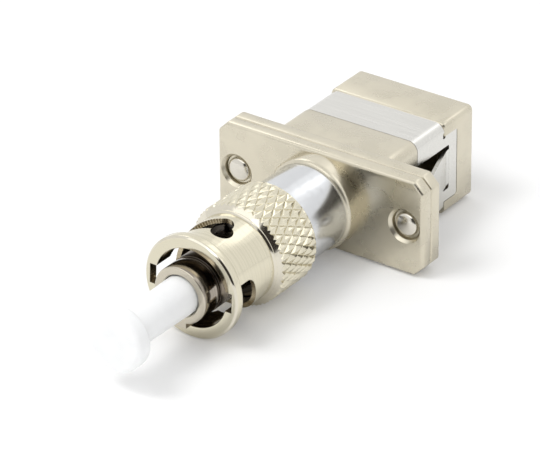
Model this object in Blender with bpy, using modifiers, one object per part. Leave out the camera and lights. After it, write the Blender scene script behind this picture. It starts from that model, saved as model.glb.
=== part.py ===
"""Hybrid fibre adapter: a bayonet plug nose on a flanged body with a square push-pull socket.

Every piece is drawn along the optical axis, in the frame of the empty "optical_axis": +Z runs
forward out of the nose, +Y is up, and Z = 0 is the front face of the flange.  The empty turns
that frame so that the adapter lies on its underside with the nose towards -Y, and puts the
origin under the middle of it.
"""
import math

import bmesh
import bpy
from mathutils import Matrix, Vector

MM = 0.001

# Clearances
PRESS_GAP = 0.02 * MM       # radial, between pressed, bonded or screwed pieces
SEAT_GAP = 0.03 * MM        # between faces that rest on each other
RUNNING_GAP = 0.08 * MM     # radial, between pieces that turn or slide
SLIT_GAP = 0.1 * MM         # between a flat spring and the walls beside it

# Flange, two plates riveted together
FLANGE_WIDTH = 22.0 * MM
FLANGE_HEIGHT = 9.3 * MM
FRONT_PLATE = 1.3 * MM
REAR_PLATE = 1.3 * MM
CORNER_CUT = 1.0 * MM
FLANGE_BEVEL = 0.25 * MM
SEAM_BEVEL = 0.12 * MM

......

Repeat the listing above without any change.

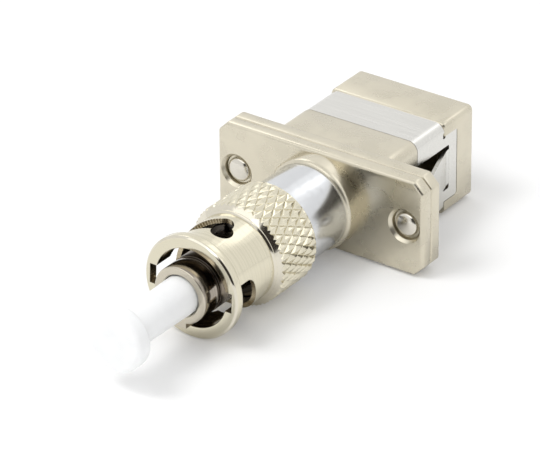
Model this object in Blender with bpy, using modifiers, one object per part. Leave out the camera and lights. After it, write the Blender scene script behind this picture. It starts from that model, saved as model.glb.
=== part.py ===
"""Hybrid fibre adapter: a bayonet plug nose on a flanged body with a square push-pull socket.

Every piece is drawn along the optical axis, in the frame of the empty "optical_axis": +Z runs
forward out of the nose, +Y is up, and Z = 0 is the front face of the flange.  The empty turns
that frame so that the adapter lies on its underside with the nose towards -Y, and puts the
origin under the middle of it.
"""
import math

import bmesh
import bpy
from mathutils import Matrix, Vector

MM = 0.001

# Clearances
PRESS_GAP = 0.02 * MM       # radial, between pressed, bonded or screwed pieces
SEAT_GAP = 0.03 * MM        # between faces that rest on each other
RUNNING_GAP = 0.08 * MM     # radial, between pieces that turn or slide
SLIT_GAP = 0.1 * MM         # between a flat spring and the walls beside it

# Flange, two plates riveted together
FLANGE_WIDTH = 22.0 * MM
FLANGE_HEIGHT = 9.3 * MM
FRONT_PLATE = 1.3 * MM
REAR_PLATE = 1.3 * MM
CORNER_CUT = 1.0 * MM
FLANGE_BEVEL = 0.25 * MM
SEAM_BEVEL = 0.12 * MM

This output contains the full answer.